Stack and Queue

Stack and queue.

Table of content

#Basic concepts

Array

  1. Array is a random accres data structure (like a book) in which each element in the array can be accessed in constant time.

Linked list

  1. Linked list is a sequential access data structure (like a tape) in which elements are accessible in particular order. One element can be accessed only if all prior elements are visited.

Stack

  1. Stack is a limit access data structure that stores and processes the data according to ‘first come last served’ policy.
  2. We usually talk about Stack by comparing it to Queue which implements according to ‘first come first served’ policy.
  3. Operations with Stack
    1. push(), push an element on top of the stack
    2. pop(), remove an element from top of the stack
    3. top(), get an element from top of the stack
    4. empty(), check if the stack is empty
    5. Stack can be implemented with Array, Linked list, or Queue.

Queue

  1. Queue is a limit access data structure that implements a _first come first served_ principle.
  2. Operation with Queue
    1. push(), push an element to the tail of the queue
    2. pop(), remove an element from the top of the queue
    3. peek(), get an element from the top of the queue
    4. empty(), check if the queue is empty
  3. Queue can be implemented with Array, Linked list, or Stack.

Circular queue

  1. Circular queue is a special queue where, e.g.,
    1. the queue is implemented with an array of fixed length
    2. keeping the index of first and last elements
    3. removing an element is by increasing the index of the first element
    4. adding an element is by inserting it into the next position of the last element
    5. wrap around with a modulo operation.

Deque

  1. Deque stands for double ends queue where item can be pushed/popped from both end.
  2. Python implements deque as in collections

Additional reading materials

  1. Lecture note about Stacks and Queues.

#Possible applications

  1. Depth first search with Stack
  2. Breath first search with Queue
  3. Evaluate arithmetic operation with ‘stack’
    1. Change infix expression into postfix expression with Stack
    2. Evaluate the postfix expression with Stack

#Related coding exercises

Here are some interesting/difficult problems from LeetCode related to Stack.
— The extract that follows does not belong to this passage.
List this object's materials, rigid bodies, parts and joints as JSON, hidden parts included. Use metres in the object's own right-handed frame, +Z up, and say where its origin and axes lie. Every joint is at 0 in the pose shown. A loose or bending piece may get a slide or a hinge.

##Binary Tree Preorder Traversal

  1. Binary Tree Preorder Traversal problem is defined as given a binary tree, return the preorder traversal of its nodes’ values.
  2. Orders of traversal of a binary tree include
    1. The preorder is by the order of root, left child, right child.
    2. The inorder is by the order of left child, root, right child.
    3. The postorder is by the order of left child, right child, root.
  3. This can be tackled by recursion or stack.
  4. An example Python solution is given as the following which includes both recursion solution and stack solution 
    # Definition for a binary tree node.
# class TreeNode:
#     def __init__(self, x):
#         self.val = x
#         self.left = None
#         self.right = None
class Solution:
 # @param {TreeNode} root
 # @return {integer[]}
 def preorderTraversal(self, root):
     if root == None: return []
     rtn = []
     #solution_recursion(root,rtn)
     rtn = solution_stack(root)
     return rtn
def solution_recursion(root,rtn):
 '''
 preorder travesal
 07-11: 4 thinking + coding
 '''
 rtn.append(root.val)
 if root.left != None:
     solution(root.left,rtn)
 if root.right != None:
     solution(root.right,rtn)
 pass
def solution_stack(root):
 '''
 preorder traversal by stack
 13-18: 5 thinking + coding
 '''
 stack = [root]
 res = []
 while len(stack)>0:
     # top()
     node = stack[0]
     stack = stack[1:]
     res.append(node.val)
     if node.right != None:
         stack = [node.right] + stack
     if node.left != None:
         stack = [node.left] + stack
 return res

##Binary Tree Inorder Traversal

  1. Binary Tree Inorder Traversal is defined as given a binary tree, return the inorder traversal of its nodes’ values.
  2. Orders of traversal of a binary tree include
    1. The preorder is by the order of root, left child, right child.
    2. The inorder is by the order of left child, root, right child.
    3. The postorder is by the order of left child, right child, root.
  3. An example Python solution is given as the following which includes both recursion solution and stack solution 
    # Definition for a binary tree node.
# class TreeNode:
#     def __init__(self, x):
#         self.val = x
#         self.left = None
#         self.right = None
class Solution:
 # @param {TreeNode} root
 # @return {integer[]}
 def inorderTraversal(self, root):
     # special case
     if root == None: return []
     # other cases in recursion
     #return solution_recursion(root)
     # other cases in stack
     return solution_stack(root)
def solution_recursion(root):
 if root.left == None and root.right == None: return [root.val]
 if root.left == None and root.right != None: return [root.val] + solution_recursion(root.right)
 if root.left != None and root.right == None: return solution_recursion(root.left) + [root.val]
 if root.left != None and root.right != None: return solution_recursion(root.left) + [root.val] + solution_recursion(root.right)
def solution_stack(root):
 stack = [root]
 res = []
 while len(stack) > 0:
     # top()
     node = stack[0]
     stack = stack[1:]
     if node.left == None: res.append(node.val)
     if node.right!=None: stack = [node.right] + stack
     if node.left != None: stack = [node] + stack
     if node.left!=None: stack = [node.left] + stack
     node.left,node.right = None,None
 return res

##Binary Tree Postorder Traversal

  1. Binary Tree Postorder Traversal is defined as given a binary tree, return the postorder traversal of its nodes’ values.
  2. Orders of traversal of a binary tree include
    1. The preorder is by the order of root, left child, right child.
    2. The inorder is by the order of left child, root, right child.
    3. The postorder is by the order of left child, right child, root.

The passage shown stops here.